Fred Wesley’s Blow Your Head was always a record I liked - there’s a whole 'nother story behind me getting that record, which involved me going over to some chick’s house and asking her for the record after I didn’t get what I came for (
laughs). “OK, baby, whatever, can I have this record?”, and I took the record, I was blown away by it. It was a record that was always played in the roller rink, but the DJs didn’t have enough skill to extend the break, it’s a tough break, it’s (
imitates Fred Wesley - Blow Your Head synth intro), and I thought, ‘If someone would keep this shit going’. It wasn’t until you had machines like the emulator and guys like
Marley Marl made it hot and happening and later on the
Akai, that we were able to extend that song. But the truth is I made the first demo by pausing a cassette, like people made the old pause mixtapes, just by going over and over two tape decks (
imitates the beat). There were a couple of glitches because it wasn’t perfect timing, but I could rhyme over it and the rhyme connected the pieces together seamlessly. When we tried to make it in the studio for our first
Def Jam release, we were able to make this song and duplicate it. But Hank and I considered it too clean - the breaks in the pause tape gave it that funkiness of feel and direction, that’s what made it a totally different thing. So when we made Public Enemy No.1 it was a 2” tape cut by Steve at the engineer and we made a natural loop around the mic stand going back into the
Studer heads, so it had that feel of a band (
imitates Public Enemy No.1 intro), so that’s how it was made to capture the feel of the original demo which had a lot of funky feeling and dirt and grime in it. So we realised we were gonna make some noise by bringing some noise and we were going to bring some different records and make some abrasive records. The goal was to make some music that your girlfriend was gonna hate (
laughs). That was definitely the goal for me, because my girlfriend, who later became my wife, I know if she doesn’t like it then we’ve got some hot shit here, because she was into
Luther Vandross and all that other shit. I’m making some shit that makes you say: “Turn that shit off.”«
RBMA: »Let’s listen to a couple of seconds of that.«
Chuck D: »You can download that original demo on
Slamjamz.com, I’ve still got it up there. It’s the original where I say, “I can go solo like a Sugar Ray bolo.”

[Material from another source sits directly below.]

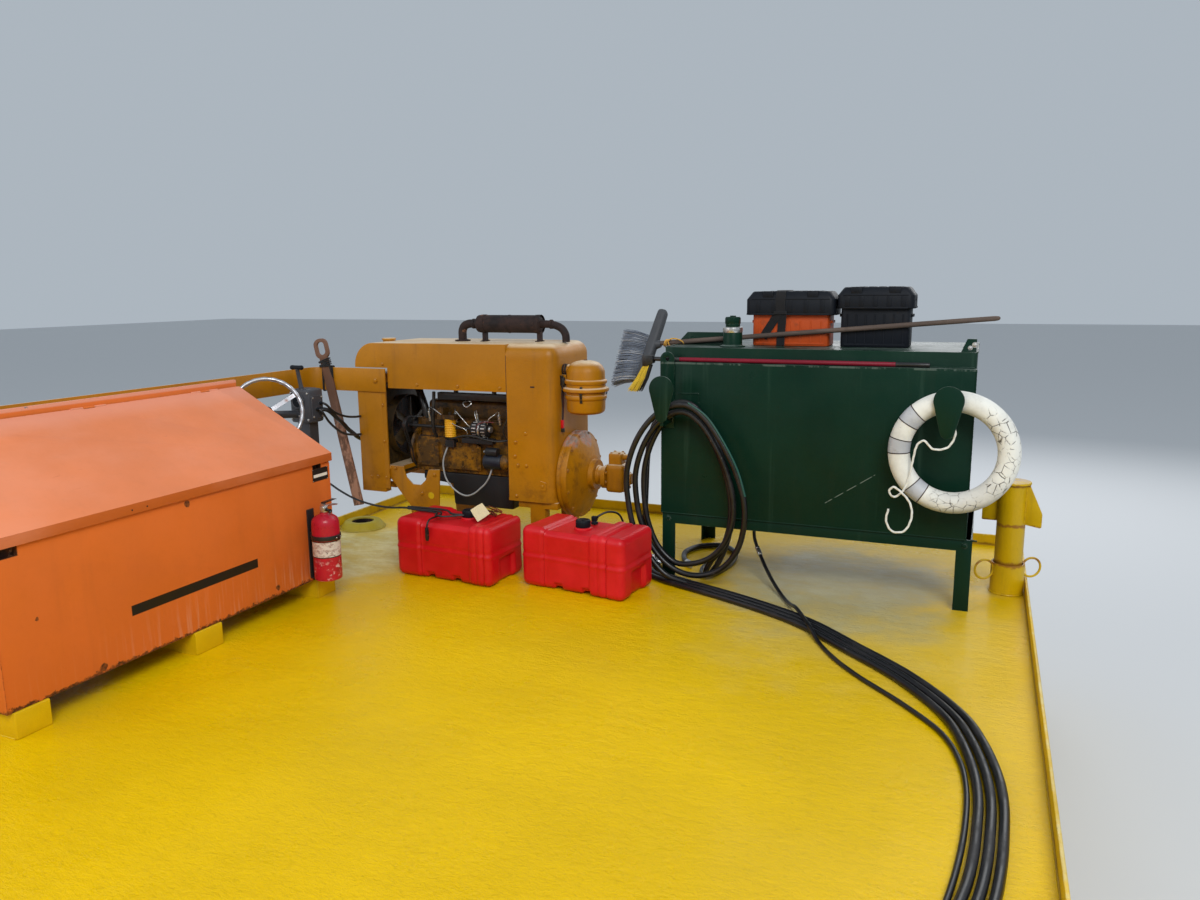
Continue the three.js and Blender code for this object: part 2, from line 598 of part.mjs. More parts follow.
// Green tank with a front shelf on an angle stand, with its filler neck and hooks.
{
  const t = TANK;
  const side = [
    [t.near, t.low], [t.far, t.low], [t.far, t.top], [t.near + t.ledge, t.top], [t.near + t.ledge, t.shelf],
    [t.near, t.shelf],
  ];
  const lug = [
    [280, t.top - 10], [590, t.top - 10], [590, t.top + 30], [540, t.top + 72], [320, t.top + 72],
    [280, t.top + 30],
  ];
  const corner = [[1800, t.top - 10], [1874, t.top - 10], [1874, t.top + 64], [1830, t.top + 64]];
  const body = join(
    prismX(side, t.x0, t.x1),
    prismY(lug, LUG_Y, LUG_Y + 10),
    prismY(corner, 3330, 3340),
  );
  add('green_tank', body, 'green');

  const legs = [];
  for (const [x, flip] of [[t.x0 + 4, 1], [t.x1 + 34, -1]]) {
    for (const [y, way] of [[t.near + 6, 1], [t.far - 6, -1]]) {
      const [xa, xb] = [x, x + flip * 75].sort((a, b) => a - b);
      const [ya, yb] = [y, y + way * 8].sort((a, b) => a - b);
      const [yc, yd] = [y, y + way * 75].sort((a, b) => a - b);
      const [xc, xd] = [x, x + flip * 8].sort((a, b) => a - b);
      legs.push(box(xa, xb, ya, yb, GAP, t.low - 30), box(xc, xd, yc, yd, GAP, t.low - 30));
    }
  }
  const beams = [
    box(t.x0 + 4, t.x1 + 34, t.near + 6, t.near + 14, t.low - 60, t.low - GAP),
    box(t.x0 + 4, t.x1 + 34, t.far - 14, t.far - 6, t.low - 60, t.low - GAP),
    box(t.x0 + 4, t.x0 + 12, t.near + 6, t.far - 6, t.low - 60, t.low - GAP),
    box(t.x1 + 26, t.x1 + 34, t.near + 6, t.far - 6, t.low - 60, t.low - GAP),
  ];
  add('tank_stand', join(...legs, ...beams), 'green');

  const neck = turned([
    [0, t.top + GAP], [70, t.top + GAP], [70, t.top + 8], [53, t.top + 10], [53, t.top + 108],
    [40, t.top + 110], [40, t.top + 130], [44, t.top + 134], [44, t.top + 160], [0, t.top + 172],
  ]);
  add('filler_neck', neck.translate(622, 3410, 0), 'green');

  const hooks = [
    { name: 'hook_port', x: 326, z: 1045, front: 3064, arm: 915.5, pad: [-64, 18, -50, 374] },
    { name: 'hook_starboard', x: 1770, z: 1040, front: 3050, arm: 1013.5, pad: [-34, 34, -50, 110] },
  ];
  for (const hook of hooks) {
    const drop = [];
    for (let i = 0; i <= 10; i += 1) {
      const a = THREE.MathUtils.degToRad(-20 + (220 * i) / 10);
      drop.push([hook.x + 70 * Math.cos(a), hook.z + 56 + 70 * Math.sin(a)]);
    }
    for (const [side, below] of [[-30, 110], [-10, 126], [10, 126], [30, 110]]) {
      drop.push([hook.x + side, hook.z - below]);
    }
    const arm = box(hook.x - 9, hook.x + 9, hook.front, t.near - GAP, hook.arm - 18, hook.arm + 18);
    const [left, right, low, high] = hook.pad;
    const pad = box(hook.x + left, hook.x + right, t.near - 8, t.near - GAP, hook.arm + low, hook.arm + high);
    add(hook.name, join(prismY(drop, hook.front - 8, hook.front + 2), arm, pad), 'green');
  }
}

// Battery boxes on the tank: one strapped, one with a lid that lifts off.
const BATTERY_Y = 3640;
const BATTERY_BOXES = [
  { side: 'port', x: 911, width: 422, lidWidth: 490, paint: 'battery', h: 190, top: 300 },
  { side: 'starboard', x: 1362, width: 357, lidWidth: 396, paint: 'black', h: 226, top: 320 },
];
for (const b of BATTERY_BOXES) {
  const z = TANK.top + GAP;
  const y = BATTERY_Y;
  const around = (half, halfY, z0, z1, corner, edge) => (
    softBlock(b.x - half, b.x + half, y - halfY, y + halfY, z0, z1, corner, edge, 2)
  );
  const shell = around(b.width / 2, 100, z, z + b.h, 24, 6);
  const well = around(b.width / 2 - 6, 94, z + 6, z + b.h + 30, 18, 2);
  add(`battery_box_${b.side}`, cut(shell, well), b.paint);
  const low = z + b.h - 20;
  const lid = around(b.lidWidth / 2, 122, low, z + b.top, 34, 18);
  const under = around(b.width / 2 + 5, 106, low - 30, z + b.h + GAP, 26, 2);
  add(`battery_lid_${b.side}`, cut(lid, under), 'black');
}

// Push broom tied across the tank, and a deck broom lying on the tank's shelf.
{
  const b = BROOM;
  const handle = rod([b.endX, b.y, b.endZ], [b.farX, b.y, b.farZ], b.radius, 12);
  const block = box(-26, 26, -30, 30, -b.head, b.head);
  const bush = prismY([[-20, -230], [-20, 110], [-178, 150], [-178, -262]], -24, 24);
  const head = join(block, bush).rotate([-32, 0, 0]).rotate([0, 8, 0]).translate([b.endX, b.y, b.endZ]);
  add('push_broom', join(handle, head), 'grey');

  const z = TANK.shelf + 13 + GAP;
  const pole = rod([200, 3262, z], [1545, 3262, z], 12.5, 12);
  const brush = prismY([[0, 20], [60, 20], [60, -20], [30, -40], [0, -40]], 3240, 3284).translate(150, 0, z);
  const tuft = prismY([[-70, -190], [-20, -200], [56, -30], [4, -30]], 3244, 3280);
  add('deck_broom', join(pole, brush, tuft.translate(150, 0, z)), 'red');
}

{
  const r = LIFE_RING;
  const ring = new THREE.TorusGeometry(r.radius, r.tube, 12, 32).rotateX(Math.PI / 2);
  add('life_ring', ring.translate(r.x, r.y, r.z), 'white');
}

// Hose coil on the port hook, and the hoses along the deck to their manifold.
{
  const c = COIL;
  const outer = [];
  const inner = [];
  for (let i = 0; i < 28; i += 1) {
    const a = (2 * Math.PI * i) / 28;
    outer.push([c.x + (c.halfWidth + c.tube) * Math.cos(a), c.z + (c.halfHeight + c.tube) * Math.sin(a)]);
    inner.push([c.x + (c.halfWidth - c.tube) * Math.cos(a), c.z + (c.halfHeight - c.tube) * Math.sin(a)]);
  }
  add('hose_coil', prismY(outer, c.y - c.tube, c.y + c.tube, [inner]), 'hose');
}

const HOSE_ROUTE = [
  [467, 3080], [700, 2990], [963, 2870], [1192, 2732], [1458, 2489], [1640, 2320], [1780, 2150],
  [1898, 1960], [1975, 1712], [2012, 1470], [2012, 1226], [1996, 986], [1972, 800], [1945, 600],
  [1930, 372],
];
const HOSES = [
  { name: 'deck_hose_port', shift: HOSE.side, port: 1872 },
  { name: 'deck_hose_middle', shift: 0, port: 1932 },
  { name: 'deck_hose_starboard', shift: -HOSE.side, port: 1992 },
];
const THIN_ROUTE = [
  [800, 3400, 150], [843, 3342, 100], [930, 3200, 44], [1020, 3050, 16], [1072, 2950, 24], [1110, 2870, 44],
  [1150, 2790, 46], [1188, 2710, 45], [1222, 2640, 42], [1250, 2590, 26], [1285, 2530, 12], [1375, 2380, 11],
  [1491, 2234, 11], [1706, 2014, 11], [1850, 1830, 11], [1915, 1650, 11], [1940, 1470, 11], [1940, 1226, 11],
  [1920, 986, 11], [1892, 800, 12], [1850, 600, 24], [1812, 460, 48], [1808, 376, 54],
];
for (const hose of HOSES) {
  const along = HOSE_ROUTE.map(([x, y]) => new THREE.Vector3(x, y, 0));
  const centre = new THREE.CatmullRomCurve3(along, false, 'centripetal');
  const points = [];
  for (let i = 0; i <= 22; i += 1) {
    const p = centre.getPointAt(i / 24);
    const t = centre.getTangentAt(i / 24);
    const ease = Math.max(0, (i / 24 - 0.8) / 0.2) ** 2;
    const x = (p.x + t.y * hose.shift) * (1 - ease) + hose.port * ease;
    const lift = (MANIFOLD.portZ - HOSE.radius - GAP) * ease;
    points.push([x, p.y - t.x * hose.shift * (1 - ease), HOSE.radius + GAP + lift]);
  }
  points.push([hose.port, MANIFOLD.y + 64, MANIFOLD.portZ], [hose.port, MANIFOLD.y + 44, MANIFOLD.portZ]);
  add(hose.name, tube(points, HOSE.radius, 8, 46), 'hose');
}
add('thin_hose', tube(THIN_ROUTE, THIN_HOSE_RADIUS, 8, 56), 'hose');

{
  const m = MANIFOLD;
  const block = softBlock(m.x - m.width / 2, m.x + m.width / 2, m.y - m.depth, m.y, GAP, m.height, 14, 6, 2);
  const plate = box(m.x - m.width / 2 - 30, m.x + m.width / 2 + 30, m.y - m.depth - 20, m.y + 10, GAP, 10);
  const ports = [1808, 1872, 1932, 1992].map((x) => (
    rod([x, m.y - 10, m.portZ], [x, m.y + 42, m.portZ], 22, 12)
  ));
  add('hose_manifold', join(block, plate, ...ports), 'steel');
}

// Thin line looped round the life ring.
const ROPE_ROUTE = [
  [1792, 3112, 1036.2], [1794, 3108, 1018], [1800, 3090, 975], [1806, 3068, 930], [1776, 3060, 872],
  [1712, 3046, 862], [1668, 3046, 900], [1640, 3050, 880], [1622, 3056, 800], [1606, 3054, 700],
  [1580, 3050, 640], [1542, 3046, 612], [1520, 3040, 640], [1540, 3034, 664], [1580, 3028, 640],
  [1622, 3022, 590], [1632, 3016, 520], [1600, 3010, 452], [1546, 3006, 448], [1516, 3002, 500],
  [1524, 2998, 560],
];
add('ring_line', tube(ROPE_ROUTE, 5, 8, 46), 'white');

// Control cables from the helm to the engine's front, and the fuel hose of the starboard tank.
const CABLE_ROUTE = [
  [-1929, 2990, 900], [-1912, 2990.4, 900], [-1892, 3030, 888], [-1882, 3150, 790], [-1890, 3260, 706],
  [-1898, 3380, 640], [-1900, 3480, 600], [-1892, 3560, 580], [-1870, 3592.6, 576], [-1852, 3593, 576],
];
add('control_cables', tube(CABLE_ROUTE, 13, 8, 24), 'hose');
const FUEL_ROUTE = [
  [-36, 3006, 372], [10, 3040, 396], [56, 3110, 372], [74, 3170, 250], [66, 3220, 110], [20, 3270, 28],
  [-80, 3310, 8], [-220, 3330, 7], [-360, 3342, 7], [-470, 3348, 7], [-519, 3350, 7],
];
add('fuel_hose', tube(FUEL_ROUTE, 6, 8, 32), 'hose');

// Jumper cable from the helm post over the port fuel tank, with its clamp hanging at the tank's edge.
const JUMPER_ROUTE = [
  [-1964.7, 2975, 452], [-1940, 2974.6, 451], [-1880, 2970, 436], [-1780, 2955, 396], [-1640, 2932, 356],
  [-1480, 2905, 338], [-1340, 2882, 340], [-1240, 2868, 352], [-1170, 2861, 355.5], [-1100, 2860, 354.5],
  [-1030, 2862, 354.5], [-970, 2850, 354.5], [-935, 2812, 354.5], [-926, 2765, 355], [-928, 2722, 355.5],
  [-929, 2696, 355.5], [-930, 2676.5, 351], [-931, 2662, 338], [-932, 2656, 322], [-932, 2654, 306],
];
const clamp = box(-940, -924, 2646, 2662, 236, 314);
add('jumper_cable', join(tube(JUMPER_ROUTE, 5.5, 8, 60), clamp), 'hose');

export default barge;
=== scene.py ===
"""The river barge's looks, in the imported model's frame: cords, detailed pieces and procedural materials."""

import json
import random
from math import copysign, cos, pi, radians, sin

import bmesh
import bpy
from mathutils import Matrix, Vector

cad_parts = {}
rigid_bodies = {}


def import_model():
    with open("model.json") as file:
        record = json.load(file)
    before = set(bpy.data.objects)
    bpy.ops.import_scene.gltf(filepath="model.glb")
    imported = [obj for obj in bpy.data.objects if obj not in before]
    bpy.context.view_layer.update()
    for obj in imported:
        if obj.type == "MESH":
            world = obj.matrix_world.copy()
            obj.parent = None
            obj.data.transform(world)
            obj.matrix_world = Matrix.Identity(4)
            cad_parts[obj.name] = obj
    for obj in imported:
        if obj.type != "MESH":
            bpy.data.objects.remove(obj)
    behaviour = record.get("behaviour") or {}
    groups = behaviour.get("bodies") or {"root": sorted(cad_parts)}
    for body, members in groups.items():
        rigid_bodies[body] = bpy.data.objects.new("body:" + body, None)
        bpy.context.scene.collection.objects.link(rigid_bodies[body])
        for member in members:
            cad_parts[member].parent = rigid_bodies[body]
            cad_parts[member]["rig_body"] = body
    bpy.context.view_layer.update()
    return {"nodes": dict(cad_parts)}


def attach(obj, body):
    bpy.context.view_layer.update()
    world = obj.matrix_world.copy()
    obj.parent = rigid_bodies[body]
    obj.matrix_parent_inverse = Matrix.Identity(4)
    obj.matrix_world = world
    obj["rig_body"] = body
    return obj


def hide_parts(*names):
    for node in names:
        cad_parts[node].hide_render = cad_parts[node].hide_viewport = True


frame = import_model()
nodes = frame["nodes"]
rng = random.Random(7)

# Heights above the flat bottom, which is at 0. The deck is the zero of every piece that Kit makes.
DECK = 1.22
WATERLINE = 0.35
LIFT = Vector((0, 0, DECK))
# The gap that keeps a piece clear of what it stands on.
GAP = 0.0003
ACROSS, FORE, AFT, UP, DOWN = (1, 0, 0), (0, 1, 0), (0, -1, 0), (0, 0, 1), (0, 0, -1)
# The camera, as fitted to the photograph.
HEADING, PITCH, ROLL = 23.091, -10.342, -0.541
CAMERA_AT = (1.9, -1.478, 2.866)
FOCAL_PIXELS, PHOTO_WIDTH, SENSOR = 896.1, 1200, 36


def rad(*degrees):
    found = [radians(d) for d in degrees]
    return found if len(found) > 1 else found[0]


def mm(table):
    """Points in metres from a table in millimetres, "x y z, x y z"."""
    return [tuple(float(v) / 1000 for v in point.split()) for point in table.split(",")]


def turned(at, *turns):
    """A place at a point, turned by (degrees, axis) pairs."""
    place = Matrix.Translation(at)
    for degrees, axis in turns:
        place = place @ Matrix.Rotation(rad(degrees), 4, axis)
    return place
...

Sugar Ray Leonard was dominating boxing at the time, so when I made the record it was, “I can go solo like a Tyson bolo,” from Sugar Ray to
Tyson, from welterweight champ to heavyweight champ. But Chuck is talking about all this and we haven’t got past 1986.«
(
music: Public Enemy – Public Enemy No.1)
»(
talks over the top of it) The hi-hats I played separately, the beat is enhanced by
Eric Sadler in the studio, Flava, the musicians, they added to the sample with the kick behind it, half live, half sampled. The loop is going round a microphone stand to be recorded because there was some off-timing in there. It was hard for a lot of DJs to mix because it wasn’t syncopated correctly. Listen to this – there‘s no timing right there. You can’t go: “one, two, three, four,” if you have to take a tempo of this record, it ain’t arranged other than some weird jazz timing. People got into making structured jazz records, eight bars here, counting four bars. We felt that could lead to burn-out for the audience. You might offer different sounds, but if every song you deliver is three-and-a-half to four minutes, and they begin the same way. People talk about hot 16, but why can’t it be a hot 17 or a hot 13-and-a-half? People are afraid to go outside the structure they’re comfortable with. Our whole thing is, how can we present something that will make you feel uncomfortable? Don’t deal in comfort, and don’t deal with a Mac so close to water, Jeff (
laughs / moves water away from the laptop).«
RBMA: »So was that the record Mr Magic smashed on the air?«
Chuck D: »Yeah, Magic smashed it because he thought we were dissing him with Dre and Scott La Rock. Scott La Rock and KRS-One were going after him for some other beef, and they came out to talk to Dre on WBAU and he considered us down with the whole posse, which we were. We had no time to go after Mr Magic like that, but we got dragged into it. When he heard that, he thought Dre was involved in it, which he was. But we weren’t coming after Magic like that. I still feel happy to be associated with the ‘Blastmaster’ KRS-One to this day, so it was pretty good.«
RBMA: »So
It Takes A Nation Of Millions To Hold Us Back, often cited as the greatest hip hop album of all time. How do you feel about that?«
Chuck D: »When we first made it, it was after a year of touring and I noticed one thing rap artists were victimised by – slow tempos. They worked well on record, not so good in live performances. When you go into a live arena, people are amped up to see you. That’s why bands usually play their music 5 to 10bpm faster, because everyone’s all amped up. That’s why records stood out more than the band. A perfect example is the
Ohio Players. On the record you hear: “(
sings in mid-tempo) Skin tight, skin tight.” Then you check them out in concert it’s: “(
fast tempo) Skin tight, skin tight.” Damn, slow their ass down! But they’re amped up, bands are amped up. We realised when we went into a performance the crowd was amped up and you can only pitch a record up so much. So we thought we’ll make faster records. It comes out of doing
Rebel Without A Pause at 120bpm. Bpms meant a lot to us because we’re DJs and Hank had these digital Panasonic turntables.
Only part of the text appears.